There’s nothing more satisfying than creating a character from scratch, leveling him up to ridiculous extents, crafting superior apparel, all in order to take down a beast of epic proportions. Skyrim lacks this, and it proves to be rather frustrating. After putting 75 hours into my character, I want to be able to put him to the test by going against a beast so foul that you had to play the game this much before even thinking about taking it down. I want some kind of acknowledgement from Skyrim where it lets me know that all of this time spent was worth it, yet it never does. I want to ask, “Yeah, but have you defeated Paragornarx?” as my peers look at me in shock. Looking back at my time with the game, it simply doesn’t reward you like other games do. Skyrim isn’t a game, rather it’s an interactive world, one with a beginning, but no end.

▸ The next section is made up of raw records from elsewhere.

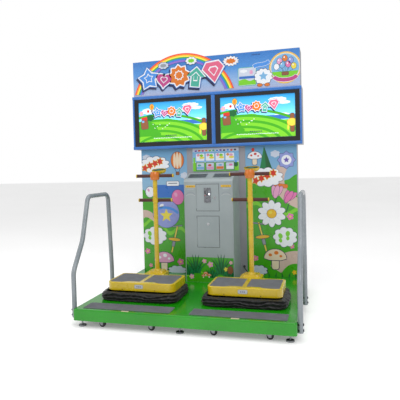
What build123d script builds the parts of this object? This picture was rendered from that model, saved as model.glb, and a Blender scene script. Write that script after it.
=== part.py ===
from build123d import *
import math
import os

# Two-player jumping rhythm game cabinet, in millimetres. The origin is on the floor under the
# middle of the machine: +X to the players' right, +Y away from the players, +Z up.

# Base: a front deck module and a rear module that carries the tower.
HALF_W = 835.0
FRONT_Y = -775.0
BACK_Y = 775.0
SEAM_Y = 250.0
SEAM_GAP = 1.0
DECK_Z0 = 55.0
DECK_Z = 142.0
SKIN = 4.0
CORNER_R = 18.0
RIM_R = 10.0

# Frame tubes, feet and casters under the base.
TUBE = 40.0
TUBE_WALL = 3.0
FRAME_Z0 = 74.0
ROW_FRONT = 59.0
ROW_BACK = 40.0
FOOT_INSET = 50.0
FOOT_R = 30.0
STEM_R = 6.0
CASTER_INNER_X = 235.0
CASTER_OUTER_INSET = 203.0
WHEEL_R = 25.0
WHEEL_W = 20.0
WHEEL_GAP = 2.0
WHEEL_RISE = 2.0
CHEEK_T = 3.0
CASTER_PLATE_HALF = 30.0
CASTER_PLATE_T = 4.0
TRAIL = 18.0
AXLE_R = 4.0
RUN_FIT = 0.05
SMALL_GAP = 0.5

# Step mats in front of the jump trays.
MAT_HALF_W = 348.0
MAT_DEPTH = 154.0
MAT_INSET = 39.0
MAT_T = 3.0

# Handrails.
RAIL_R = 19.0
RAIL_WALL = 2.5
RAIL_TOP_Z = 981.0
RAIL_FRONT_Y = -709.0
RAIL_KNEE_Z = 410.0
RAIL_MID_Y = -548.0
RAIL_MID_Z = 632.0
RAIL_CORNER_Y = -432.0
RAIL_REAR_TOP_Y = -51.0
RAIL_REAR_Y = -11.0
RAIL_FOOT_Z = 60.0
RAIL_GAP = 0.2
BOLT_R = 5.0
BOLT_HEAD_R = 9.0
BOLT_HEAD_T = 5.0
BOLT_Z = (78.0, 118.0)

# Jump units.
UNIT_X = 421.0
TRAY_HALF_W = 289.0
TRAY_Y0 = -430.0
TRAY_Y1 = -80.0
TRAY_Z0 = 212.0
TRAY_Z1 = 278.0
TRAY_WALL = 6.0
TRAY_R = 60.0
TRAY_RIM = 20.0
PAD_DIVIDER = 34.0
PAD_DEEP = 6.0
PAD_T = 5.0
PAD_STEP_FRONT = 30.0
PAD_STEP_BACK = 18.0
PAD_CORNER_R = 22.0
TONGUE_HALF_W = 90.0
TONGUE_Y1 = 80.0
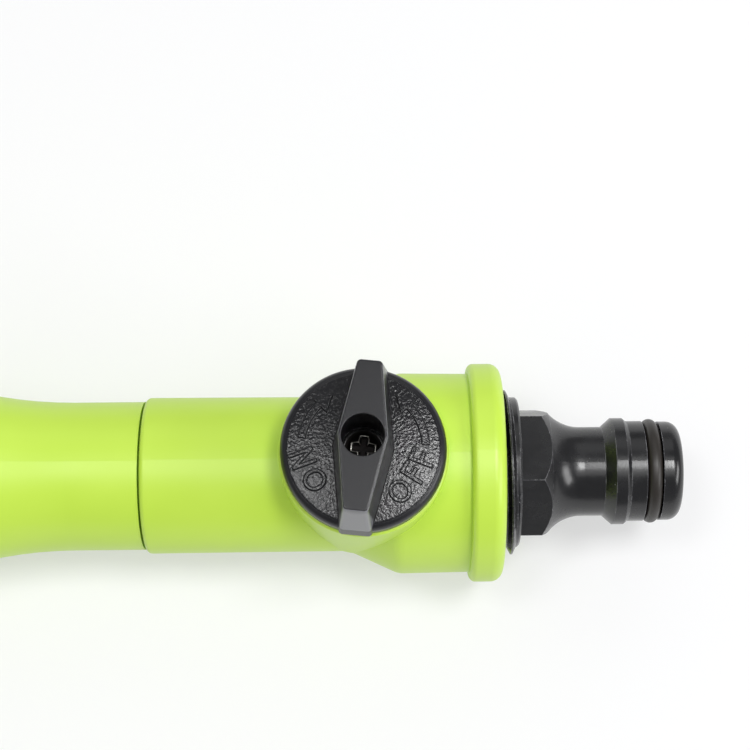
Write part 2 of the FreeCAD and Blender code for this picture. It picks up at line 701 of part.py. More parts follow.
def make_handle():
    """Green grip: spigot with an o-ring groove, straight waist, two arcs that swell it, and a long taper."""
    body = new_body("handle")
    shoulder = "-sleeve_end - handle_gap"
    turn_x = "-waist_end - swell_arc * sin(swell_angle)"
    turn_r = "waist_radius + swell_arc * (1 - cos(swell_angle))"
    belly_x = "-waist_end - 2 * swell_arc * sin(swell_angle)"
    belly_r = "waist_radius + 2 * swell_arc * (1 - cos(swell_angle))"
    long_arc = f"((handle_end + ({belly_x})) ^ 2 + (({belly_r}) - handle_tip) ^ 2) / 2 / (({belly_r}) - handle_tip)"
    grip = spin(body, "grip", [
        ("-handle_end", "handle_bore"),
        ("-78", "handle_bore"),
        ("-60", "waist_bore"),
        ("-sleeve_stop - 0.3", "waist_bore"),
        ("-sleeve_stop - 0.3", "spigot_radius"),
        ("-sleeve_stop - 4", "spigot_radius"),
        ("-sleeve_stop - 4", "spigot_radius - 1.4"),
        ("-sleeve_stop - 6", "spigot_radius - 1.4"),
        ("-sleeve_stop - 6", "spigot_radius"),
        (shoulder, "spigot_radius"),
        (shoulder, "waist_radius"),
        ("-waist_end", "waist_radius", "swell_arc", -1),
        (turn_x, turn_r, "swell_arc", 1),
        (belly_x, belly_r, long_arc, 1),
        ("-handle_end", "handle_tip"),
    ])
    rounded(body, "front_edge", grip, "0.6", circle_at("x", "-handle_end", "handle_tip"))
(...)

Looking at each component of Skyrim, it’s easy to say that it’s greater than sum of its parts: combat is engaging yet simple, dragon battles feel epic but are actually underwhelming (wait for it to land on ground then ATTACK!), smithing and enchanting are easy to level and can over-simplify battles, etc. But the chores become rewarding due to the game’s structure. If I can forget about all the things I should accomplish – writing for Squinshee, going to work, folding my laundry – and can be instead absorbed in a world that rewards my inconsequential deeds as often as it does, its clear that Skyrim presents itself as the most engrossing game world to lose yourself in, even though all of your accomplishments within it feel more vapid the further you progress. Leaving Skyrim is difficult – there’s still so much to uncover – but without meaningful motivation to progress, what’s the point?

 

 

 

Quick tidbits:

– I played as a two-handed Orc who couldn’t be stopped.

– For those who’ve met him, Ciciero is perhaps the greatest character to grace an Elder Scrolls game.

– Daedra Hearts. Daedra Hearts. Daedra Hearts.

– There aren’t enough enemies in this game. I fought way too many fucking Draugrs and not enough Spriggans.

– “Yo, Farkas, I’m trapped and you’re surrou…WTF?!”